Crônica

Espécies Exóticas

Ronaldo Dias
Naquele tempo, viviam felizes naquilo que eram. Habitavam um dos lugares mais lindos do planeta. Ali, nada lhes faltava. Água, frutas, de vez em quando uma paca ou um gambá, mandioca, feijão, milho e, muito, muito peixe. Para que mais? Felizes, enquanto os séculos sedimentavam seus costumes, crenças, mitos e, religiosidades. O biótipo era marcado pelos raios do sol e pelas remadas vigorosas na canoa. A população tinha crescimento vegetativo, quase imperceptível, para as inexistentes estatísticas demográficas. Isolados, sem acesso, de difícil contato com o mundo externo, mantinham-se senhores de suas vidas e, de seus desejos.
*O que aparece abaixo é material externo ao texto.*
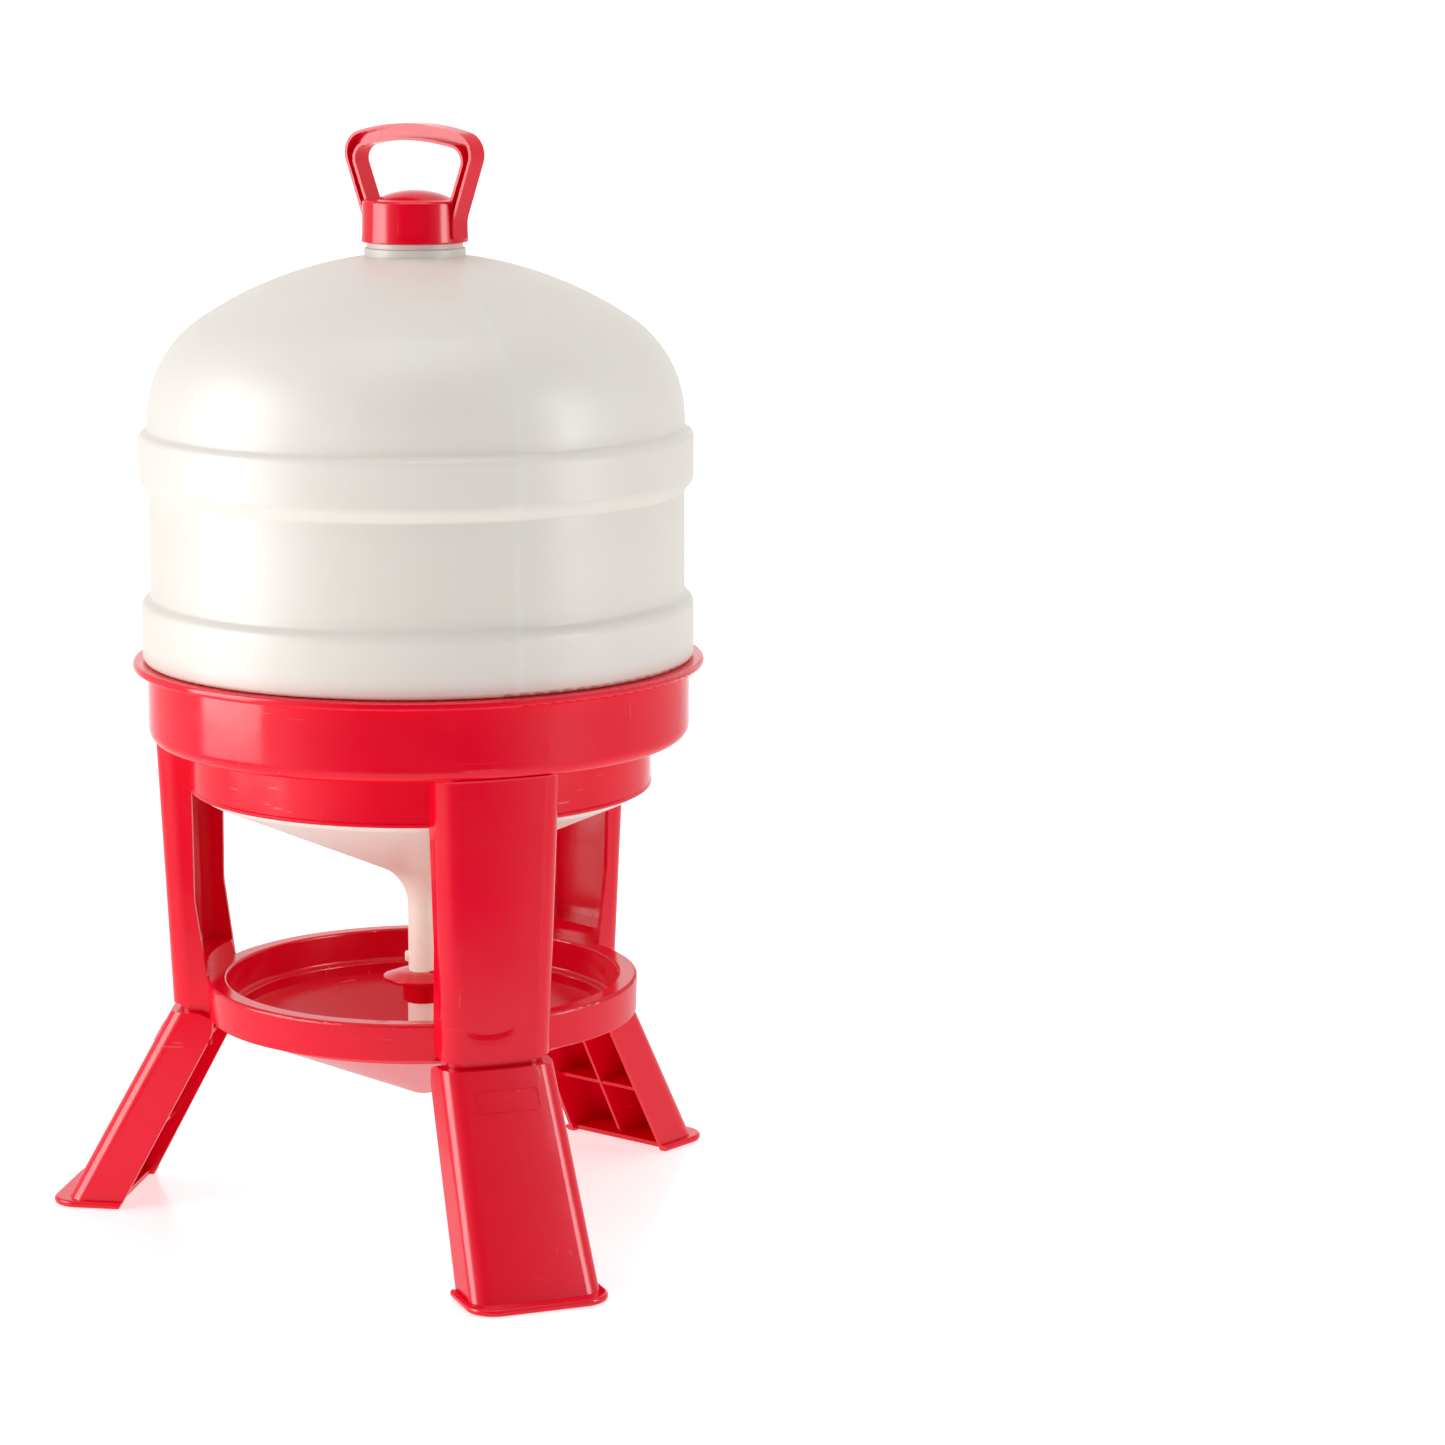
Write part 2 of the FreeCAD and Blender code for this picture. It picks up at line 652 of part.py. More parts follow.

Um modelo de vida de explícita sustentabilidade, ao som afinado dos sabiás, decorado com o colorido alegre dos tiés e das saíras. Do paredão da Espia, vigiavam a aproximação dos cardumes de carapaus e de tainhas. Com esta forma de vida, revidavam, quase comemorando, o esquecimento e, o abandono total de quaisquer governos, ou, de qualquer outra interferência externa, mesmo daquelas transvertidas, como sempre, das “melhores das intenções”. Pela estrada do progresso, vieram inúmeras espécies exóticas e, suas respectivas interferências alteraram, profundamente, aquele balanceado equilíbrio. Unindo-se a caravana dos exóticos, os “bem feitores” da vida alheia, em suas ongs, vieram com a pretensão convicta de ensinar-lhes (imaginem) (ao contrário de aprenderem com eles) como deveriam viver. Daí para chegar onde estamos, foi um pulo. Um “pulico” de nada. Não mais do que duas gerações.
Quando cheguei, procurei adaptar-me ao meio, aos usos e costumes. O tempo, os filhos, depois os netos, incumbiram-se de pintar em toda a minha alma, as tonalidades caiçaras. Algumas espécies exóticas, mesmo com o tempo, não se comportam com o respeito peculiar de quem chega. Não se adaptam ao meio. São insolúveis! São na verdade, simplesmente, espécies invasoras.